Of course, if you have played the game, there are plenty of nods for you. A smattering of sentences thrown in might seem pointless to a casual reader, but they have a wealth of meaning for people who know where the story is going after the final page. However, you might get a little bored with the explanations of the various alien races, the Citadel Council, and other minutia necessary to set up the story. Luckily, these parts are brief—getting the information to the uninformed reader as efficiently as possible—but it begs the question: how many people who haven’t played the game are actually going to read this book? I can’t imagine the number being much higher than zero, despite my surely influential recommendation here. The novel was released a few months before the game, so for many dedicated fans this might have been their introduction to the Mass Effect universe, but I can’t use that as a criteria for recommending it now, as we are approaching the one year anniversary of the game’s release. If you’re a gamer interested in Mass Effect, I definitely recommend the video game before I recommend this novel.

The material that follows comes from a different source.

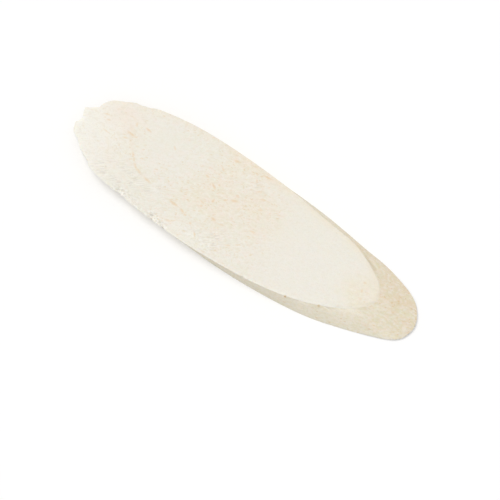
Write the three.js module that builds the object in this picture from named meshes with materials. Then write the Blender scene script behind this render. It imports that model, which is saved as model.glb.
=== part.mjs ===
// One dried slice of Chinese yam, sawn on a long slant from a peeled tuber.
//
// Units are millimetres and +Z is up. The slice lies on its lower cut face. +X runs along its
// length, towards the end where the peeled side of the tuber faces up, and the origin is on the
// ground, under the middle of the slice's bounding box.
//
// Both cut faces are the same slanting section of the tuber. The saw moved on by the thickness
// between the two cuts, so the lower face lies further along +X than the upper one. The peeled
// side joins them: it slopes outwards at the +X end and undercuts the upper face at the -X end,
// where the flesh runs out to a thin edge that has crumbled.

import * as THREE from "three";

// Driving dimensions
const THICKNESS = 5; // from cut face to cut face
const RIM = 0.35; // height of the blunt rim round each cut face
const END_LIFT = 0.5; // how far both ends curled up as the slice dried
const FLAT_REACH = 48; // the lower face is flat this far each way from the middle
const HALF_LENGTH = 79; // from the middle to either end

// The upper cut face's outline as it was sawn, anticlockwise from the +X tip. Each point holds x,
// y, and the run: how far along +X the tuber's side goes on before it meets the lower face.
const OUTLINE = [
  [61.2, 0.9, 17.8],
  [58.9, 6.0, 18.2],
  [51.6, 11.0, 20.0],
  [42.0, 15.0, 17.8],
  [27.0, 17.2, 18.5],
  [8.0, 19.9, 18.5],
  [-16.0, 21.5, 18.5],
  [-37.0, 21.3, 18.5],
  [-53.0, 19.0, 18.5],
  [-67.0, 15.4, 18.5],
  [-77.5, 9.6, 18.5],
  [-82.6, 1.8, 18.5],
  [-81.4, -6.0, 18.5],
  [-74.2, -12.3, 18.5],
  [-62.0, -17.0, 18.5],
  [-46.0, -19.5, 18.5],
  [-20.0, -21.6, 18.5],
  [4.0, -21.1, 18.0],
  [24.0, -18.9, 17.6],
  [39.6, -14.9, 17.2],
  [51.6, -9.4, 20.7],
  [55.7, -6.6, 20.8],
  [59.0, -3.6, 19.3],
];
const STATIONS_PER_POINT = 6;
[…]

Getting back to where I started, though, do I regret breaking my literary cherry when it comes to adaptations like this one? Not at all. And yes, I will be racing out to get the second book soon, which purportedly sets up the upcoming sequel to the video game. Also, I might just look into reading those ever-popular Halo books if I find myself in just the right mood.


It's a surprisingly good read with excellently handled action and mystery, but shallowness and weak character development prevent it from being much more than pulp fiction.